* _Dataset content_
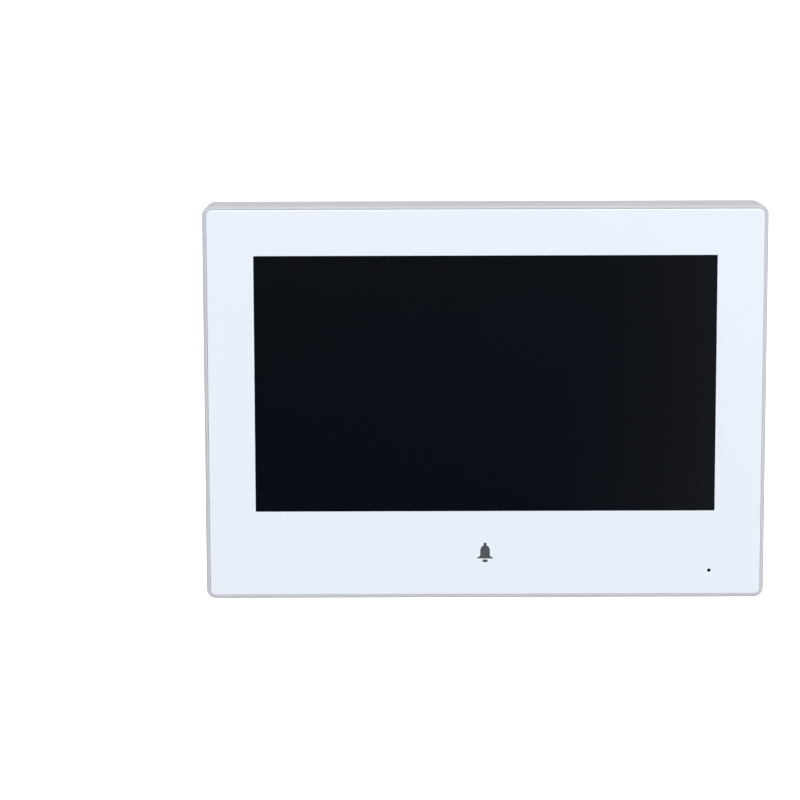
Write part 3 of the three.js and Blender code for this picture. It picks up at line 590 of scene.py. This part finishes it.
basket_section = [(15.2, -5.25), (15.2, -6.6), (10.2, -11.4), (5.6, -11.4), (5.6, -12.15), (5.7, -12.2)]
basket_section += [(10.7, -12.2), (10.9, -12.1), (16.2, -7.1), (16.5, -6.9), (17.8, -6.4), (18, -6.2)]
basket_section += [(18, -5.35), (17.85, -5.2), (15.3, -5.2)]
basket = ring(disc(0.0, *on_speaker, 64), basket_section)
basket_windows = []
for quarter in range(4):
    angle = math.radians(45 + 90 * quarter)
    place = (SPEAKER_X + WINDOW_CIRCLE * math.cos(angle), SPEAKER_Z + WINDOW_CIRCLE * math.sin(angle))
    basket_windows.append(slab(disc(BASKET_WINDOW, *place, 24), [], -12.6, -6.9, 0.01, 0.01, steps=1))
basket = cut_out(basket, basket_windows)
ears = []
for end in (-1, 1):
    ear_z = SPEAKER_Z + end * SPEAKER_EAR
    root_z = SPEAKER_Z + end * EAR_ROOT
    first = 0 if end > 0 else 180
    ear = arc_points(SPEAKER_X, ear_z, EAR_RADIUS, first, first + 180, 12)
    ear += [(SPEAKER_X - end * EAR_RADIUS, root_z), (SPEAKER_X + end * EAR_RADIUS, root_z)]
    ears.append(slab(drawn(ear), [disc(EAR_HOLE, SPEAKER_X, ear_z, 24)], -6.4, -5.2, 0.12, 0.12))
piece("basket", [basket, *ears], black_plastic, "black_plastic", "speaker_basket")

pot = [(0, -15.6), (9.1, -15.6), *arc_points(9.1, -15.3, 0.3, -90, 0, 3), (9.4, -12.6), (9.3, -12.5)]
pot += [(5.2, -12.5), (5.2, -14.6), (3.6, -14.6), (3.6, -12.0), (3.5, -11.9), (0, -11.9)]
piece("magnet", [turned(pot, *on_speaker, 56)], steel, "screw_steel", "speaker_magnet")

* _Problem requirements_
Can you reproduce all the material exactly?

* _Output of the task_
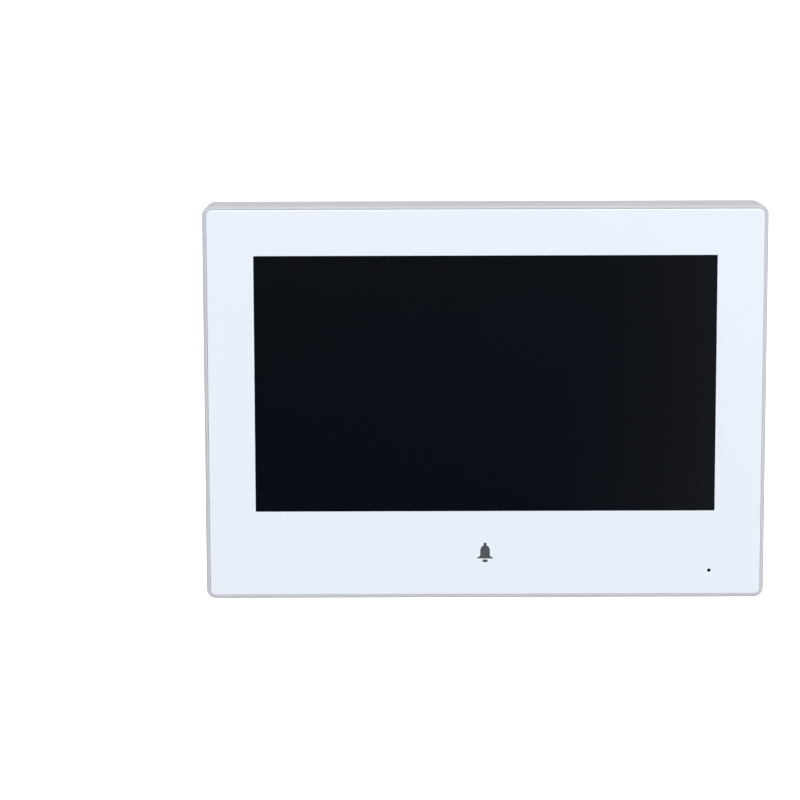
Write part 3 of the three.js and Blender code for this picture. It picks up at line 590 of scene.py. This part finishes it.
basket_section = [(15.2, -5.25), (15.2, -6.6), (10.2, -11.4), (5.6, -11.4), (5.6, -12.15), (5.7, -12.2)]
basket_section += [(10.7, -12.2), (10.9, -12.1), (16.2, -7.1), (16.5, -6.9), (17.8, -6.4), (18, -6.2)]
basket_section += [(18, -5.35), (17.85, -5.2), (15.3, -5.2)]
basket = ring(disc(0.0, *on_speaker, 64), basket_section)
basket_windows = []
for quarter in range(4):
    angle = math.radians(45 + 90 * quarter)
    place = (SPEAKER_X + WINDOW_CIRCLE * math.cos(angle), SPEAKER_Z + WINDOW_CIRCLE * math.sin(angle))
    basket_windows.append(slab(disc(BASKET_WINDOW, *place, 24), [], -12.6, -6.9, 0.01, 0.01, steps=1))
basket = cut_out(basket, basket_windows)
ears = []
for end in (-1, 1):
    ear_z = SPEAKER_Z + end * SPEAKER_EAR
    root_z = SPEAKER_Z + end * EAR_ROOT
    first = 0 if end > 0 else 180
    ear = arc_points(SPEAKER_X, ear_z, EAR_RADIUS, first, first + 180, 12)
    ear += [(SPEAKER_X - end * EAR_RADIUS, root_z), (SPEAKER_X + end * EAR_RADIUS, root_z)]
    ears.append(slab(drawn(ear), [disc(EAR_HOLE, SPEAKER_X, ear_z, 24)], -6.4, -5.2, 0.12, 0.12))
piece("basket", [basket, *ears], black_plastic, "black_plastic", "speaker_basket")

pot = [(0, -15.6), (9.1, -15.6), *arc_points(9.1, -15.3, 0.3, -90, 0, 3), (9.4, -12.6), (9.3, -12.5)]
pot += [(5.2, -12.5), (5.2, -14.6), (3.6, -14.6), (3.6, -12.0), (3.5, -11.9), (0, -11.9)]
piece("magnet", [turned(pot, *on_speaker, 56)], steel, "screw_steel", "speaker_magnet")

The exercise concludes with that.